The film isn't so much a narrative as it is an insightful poem on the state of England in the late '70s. Unfurling in abstract stanzas, it jumps between Queen Elizabeth I, who wishes to observe the future of England, and a group of wayward "future" punks that live in a run-down, vandalized loft that always seems to be doused in a sea of orange, yellow and green. Connecting them is a supernatural entity (a god-man with black eyes and a leotard) that spouts off fragments of a cryptic eulogy for a Britain that already seems to have endured an apocalypse - namely, World War II.

The most striking aspect of Jubilee is the depiction of the post-war industrial landscape of England. Director Derek Jarman didn't have to dress up elaborate sets or fly off to some far-flung location in order to capture the post-civilization vibe he was looking for. He was living it everyday in the England of the '70s. Every where the camera travels there seems to be a pile of old factories, rusted fences, decrepit brick houses, abandoned storefronts and shabby loft spaces. It's surreal to look at the state of the country - it looks more like the ghettos of Blade Runner than an actual place within our time span.

But the scuzzy, broken-down landscape is populated with a wide assortment of characters, all very much alive and always looking for a bit of fun. The main group is made up of two pudgy girls in heavy pink eyeliner and colorful hair, Amyl Nitrate and Mad, two brothers with a bent for incest, a slut aptly named Crabs, a young guy, known as "the Kid", looking to make it big as a musician (played by a despondent Adam Ant) and a mute cross-dresser simply called "Chaos". They're all lead by Bod, a waifish upstart that stirs up the trouble (namely murder and dance orgies) that the group so desperately needs to cure their boredom. The actress who plays Bod, Jenny Runacre, also plays Queen Elizabeth I, adding a playful little spice of surrealism into the film's dynamic.

It's authentic acting all around, as most of the cast was actually engaged with the punk movement in some shape or form at the time. The girl who plays Amyl, mysteriously listed as "Jordan" on IMDB, particularly stands out with her precocious monologues on the woeful history of England, how art always begins as something that is alive and is then subsidized for the masses. She also reflects on art's inevitable destruction through a lack of dreams: "In those days, desires weren't allowed to become reality. So fantasy was substituted for them - films, books, pictures. They called it 'art'. But when your desires become reality, you don't need fantasy any longer, or art." There's also a particularly vivid scene in the film where Amyl performs in a theater, donning a viking outfit and lip-syncing to a dub-infused punk song. She attempts to make her movements look choreographed and even austere, but the masquerade is easily dismissed by her occasional grins and clumsy missteps. It's Jubilee in a nutshell - posturing uppity philosophy one moment, then shitting all over it the next.

This theater scene also introduces the most magnetic and bizarre character in the film, Borgia Ginz, played by a gleefully demented Jack Birkett.
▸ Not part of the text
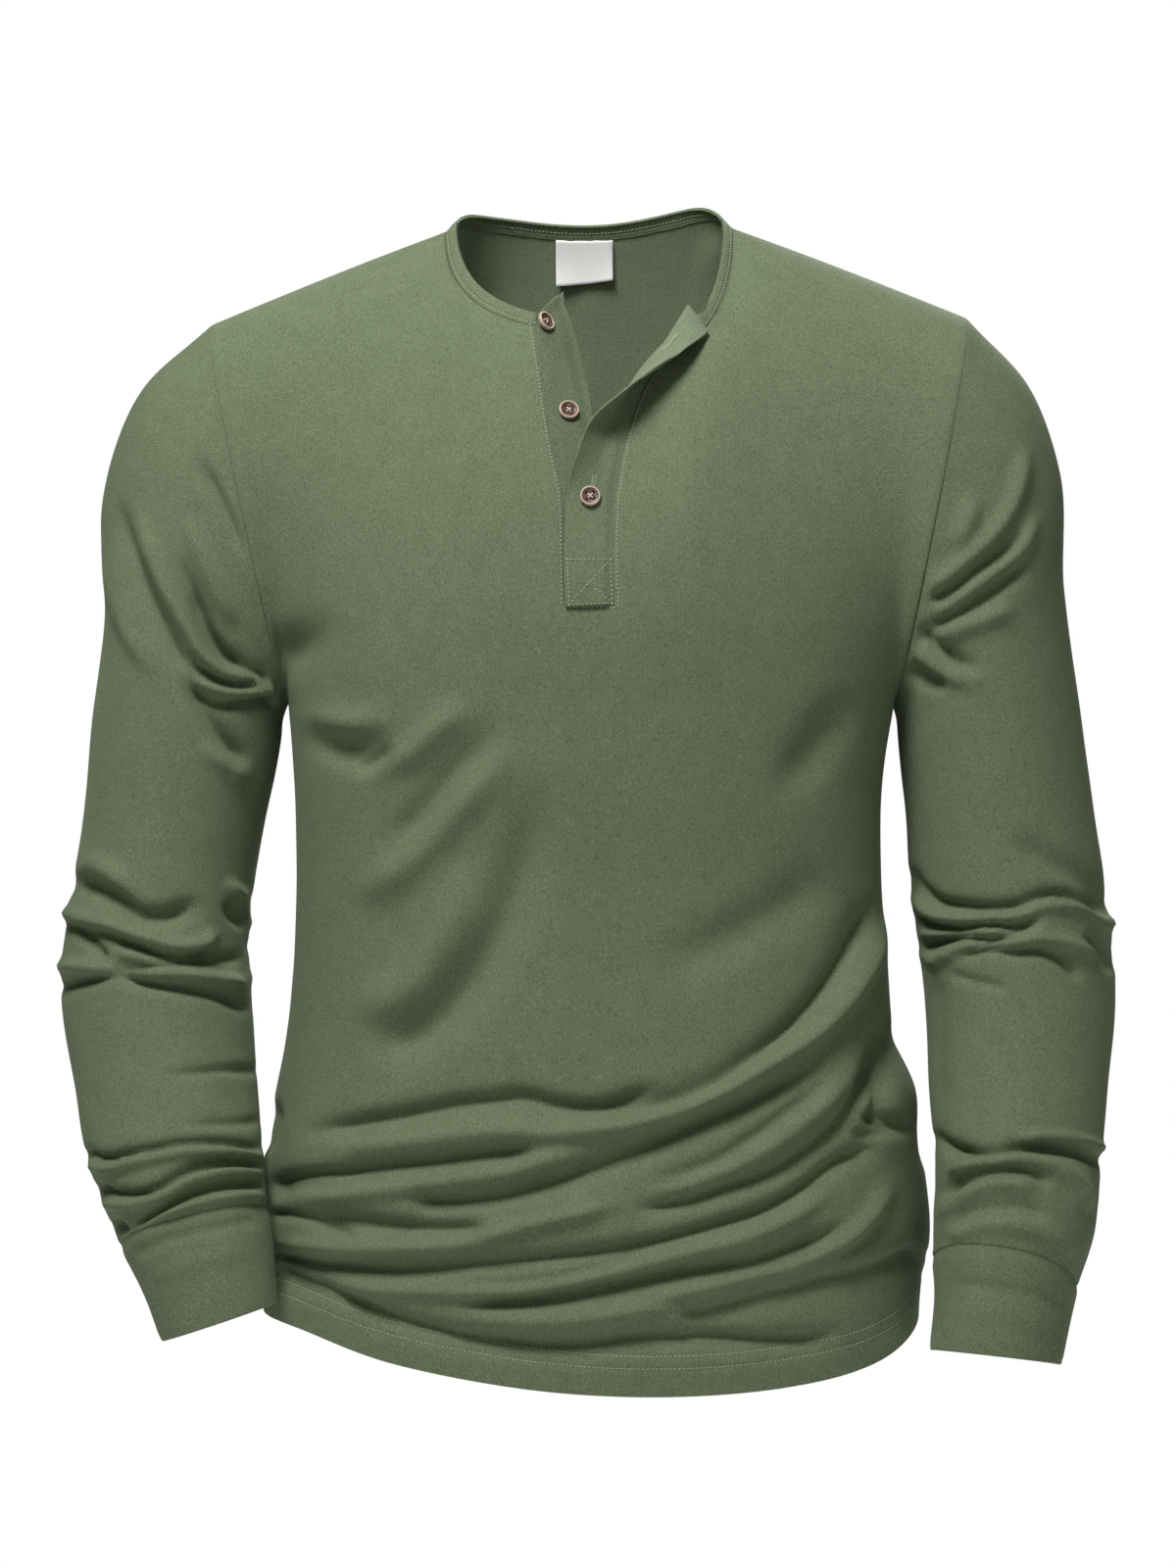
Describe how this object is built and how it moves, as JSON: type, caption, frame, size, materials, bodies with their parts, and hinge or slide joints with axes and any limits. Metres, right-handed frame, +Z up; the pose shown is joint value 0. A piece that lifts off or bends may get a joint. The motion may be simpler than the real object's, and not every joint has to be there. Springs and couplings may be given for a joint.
{
  "type": "henley shirt",
  "caption": "Long-sleeved henley shirt, filled out as if worn: hollow jersey body and sleeves with cuffs, a narrow neckband and a buttoned placket whose top is turned out.",
  "frame": {"origin": "midway between the two high shoulder points, where the wearer's neck and shoulders hold the shirt up", "axes": "+Z up along the body, +Y to the back, +X to the side of the wearer's left sleeve"},
  "size_m": [0.6345, 0.2477, 0.7053],
  "materials": {
    "jersey": "soft olive green jersey with a fine heather",
    "button": "plum brown with a paler rim",
    "label": "plain white satin tape"
  },
  "bodies": {
    "root": {"front": "jersey", "back": "jersey", "sleeve_left": "jersey", "sleeve_right": "jersey", "cuff_left": "jersey", "cuff_right": "jersey", "neckband": "jersey", "placket_under": "jersey", "placket_over": "jersey", "button_top": "button", "button_middle": "button", "button_bottom": "button", "neck_label": "label"}
  },
  "joints": []
}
Swiveling his bug-eyes to and fro, baring his huge set of game show host teeth and cackling wildly like a lunatic, Ginz is the exaggerated media mogul that all the young punks who dream of recognition come to rely on. Ginz is perhaps the most perceptive of all the characters in Jubilee and becomes an embodiment of the film's primary tenants - self-destruction, chaos and manipulation.

"Without progress life would be unbearable. Progress has taken the place of Heaven...It's like pornography; better than the real thing," he says during one of his monologues, echoing the sentiment that such a volatile movement as punk was destined to burn out quickly, and all that's left is the fantasy of it. At another point Ginz exclaims, "This is the generation who grew up, and forgot to lead their lives", a very haunting statement that spells out the inevitable disillusionment that comes with an absence of responsibility.

That's the most powerful thing I took away from this inverted-glam, punk rock odyssey. Anarchy and indolence don't offer any answers - in fact, they never intended to. They are (or were), however, powerful tools of transportation, the end result just needs (or needed) to be made up of something else entirely. I think Jarman saw this with extreme clarity, knowing that one day, sooner rather than later, the party would be over. The punks would have to actually make good on their irreverent disassociation with society and shape England for the future. Unfortunately, the movement was dead before most people realized it - killed again and again by an implosive nature, mass commercialization and humorous dismissal from the general public.

But the archetype of punk persists and finds its way, albeit minutely, into our daily lives. Jubilee may sound the death-knell for a specific subculture and generation in the '70s, but punk encapsulates very timeless qualities of rebellion, rejection and strength. Long ago ceasing to be an ideology, punk has remained, foremost, a -feeling-. While it is certainly a word detached from its original significance, it is still valid when the right kind of mind is pushing it out of their lips and putting it into action.